# Closed end pen mandrel



## B Rogers (Aug 6, 2018)

I'm hoping to find something similar to this that will work with a 5/16" bored hole. I've been making some strikers for turkey calls using 5/16" acrylic as the shaft of the striker. I'd like to find a mandrel similar to this so I can bore the 5/16" hole into the head to accept the acrylic shaft, secure the striker head onto the mandrel and complete the turning. Otherwise I'll have to chuck the head into my four jaw chuck and sacrifice a piece on that end due to bite marks from a the chuck. I don't have much to spare on several smaller burl pieces I'm using for tops. I'm also open to other ideas. Sorry if this is unclear. I've attached a picture of the striker as well so you can see what I'm talking about. They're small, lightweight and sound great.


----------



## Eric Rorabaugh (Aug 6, 2018)

Bryson, where do you get your acrylic from and is it pre rounded?


----------



## B Rogers (Aug 6, 2018)

It's not pre rounded. I got it from brookside. I may try to find it elsewhere since I've liked the results. Maybe I can get it cheaper buying a full stick.

Reactions: Thank You! 1


----------



## Sprung (Aug 6, 2018)

That is otherwise known as a pin chuck.

If his metal working tooling is all up and going, perhaps @woodtickgreg could make you one.
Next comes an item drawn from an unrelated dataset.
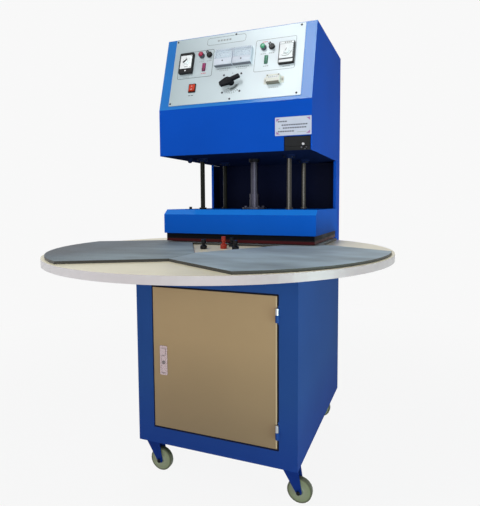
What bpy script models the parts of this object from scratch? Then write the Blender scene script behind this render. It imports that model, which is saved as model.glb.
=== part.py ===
"""Blister sealing machine with a three-station turntable, as a stand-alone Blender model.

A sheet-metal cabinet on four casters carries a steel deck. A spindle in the deck turns a round
table with three grey mats. An open-fronted column at the back carries the head, whose sloped
front holds the controls. An air cylinder in the head pushes the heated press down on the mat
that is under it, and four guide posts keep the press level.

Units are metres and +Z is up. The origin is on the floor, under the middle of the machine's
bounding box. Y sizes below are measured from the table's axis, and an empty moves them all.
"""

import math

import bmesh
import bpy
from mathutils import Matrix, Vector

for old in list(bpy.data.objects):
    bpy.data.objects.remove(old, do_unlink=True)

# Gaps between pieces
SEAT_GAP = 0.0003
RUNNING_GAP = 0.0004
DOOR_GAP = 0.003
CUT_PAST = 0.004

# Sheet metal
SHEET = 0.002
HALF_WIDTH = 0.265

# Turntable
TABLE_RADIUS = 0.512
TABLE_THICKNESS = 0.020
TABLE_LIFT = 0.0347
HUB_KNOB_CIRCLE = 0.062
HUB_KNOB_RADIUS = 0.0105
HUB_KNOB_HEIGHT = 0.030
HUB_CAP_HEIGHT = 0.038
HUB_STUD_RADIUS = 0.004
MAT_MARGIN = 0.009
MAT_RADIUS = TABLE_RADIUS - MAT_MARGIN
PRESS_OVERHANG = 0.007
MAT_OVERHANG = 0.003
PRESS_HALF_WIDTH = HALF_WIDTH + PRESS_OVERHANG
MAT_HALF_WIDTH = PRESS_HALF_WIDTH + MAT_OVERHANG
MAT_HUB_CLEARANCE = 0.0215
MAT_INNER = HUB_KNOB_CIRCLE + HUB_KNOB_RADIUS + MAT_HUB_CLEARANCE
MAT_THICKNESS = 0.007
MAT_SPLIT_GAP = 0.0012
STATIONS = 3
SPINDLE_RADIUS = 0.015
SPINDLE_FLANGE_RADIUS = 0.085
SPINDLE_FLANGE = 0.008
SPINDLE_TAIL = 0.045
BEARING_RADIUS = 0.040
BEARING_FLANGE_RADIUS = 0.062
BEARING_FLANGE = 0.008
ANVIL_HALF_WIDTH = 0.170
ANVIL_GAP = 0.001

# Column. Its lips stand just outside the table's rim, and its back wall just behind the rim.
COLUMN_LIP = 0.010
LIP_CLEARANCE = 0.0071
RIM_CLEARANCE = 0.010
COLUMN_FRONT_Y = math.sqrt(TABLE_RADIUS**2 - (HALF_WIDTH - COLUMN_LIP - LIP_CLEARANCE) ** 2)
BACK_Y = TABLE_RADIUS + RIM_CLEARANCE + SHEET

# Heights, from the top of the head down to the deck
HEAD_TOP_Z = 1.434
HEAD_HEIGHT = 0.403
HEAD_BOTTOM_Z = HEAD_TOP_Z - HEAD_HEIGHT
PRESS_DAYLIGHT = 0.181
PRESS_TOP_Z = HEAD_BOTTOM_Z - PRESS_DAYLIGHT
PRESS_HEIGHT = 0.1097
PRESS_LIFT_GAP = 0.003
PAD_BOTTOM_Z = PRESS_TOP_Z - PRESS_HEIGHT
TABLE_TOP_Z = PAD_BOTTOM_Z - PRESS_LIFT_GAP - MAT_THICKNESS - SEAT_GAP
DECK_THICKNESS = 0.006
DECK_TOP_Z = TABLE_TOP_Z - TABLE_THICKNESS - TABLE_LIFT
DECK_BOTTOM_Z = DECK_TOP_Z - DECK_THICKNESS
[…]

Otherwise I have bought a few pin chuck from Rick Herrell, who is over on IAP. He has a listing of his offerings here. He can certainly make it in any size you need.

Reactions: Thank You! 1 | Informative 1


----------



## woodtickgreg (Aug 6, 2018)

Thanks for the shout out Matt, but unfortunately I dont have any spare time at all right now, 70 hour work weeks are killin me.

Reactions: Like 2


----------



## rocky1 (Aug 6, 2018)



Reactions: Like 1 | Thank You! 1


----------



## rocky1 (Aug 6, 2018)




----------



## Don Ratcliff (Aug 6, 2018)

When I lived in the Bay Area there was a place called Tap Plastic. They would sell sheets or build whatever you needed from acrylic. I wonder if you could get their cutoffs cheap. They had all colors and up to an inch thick.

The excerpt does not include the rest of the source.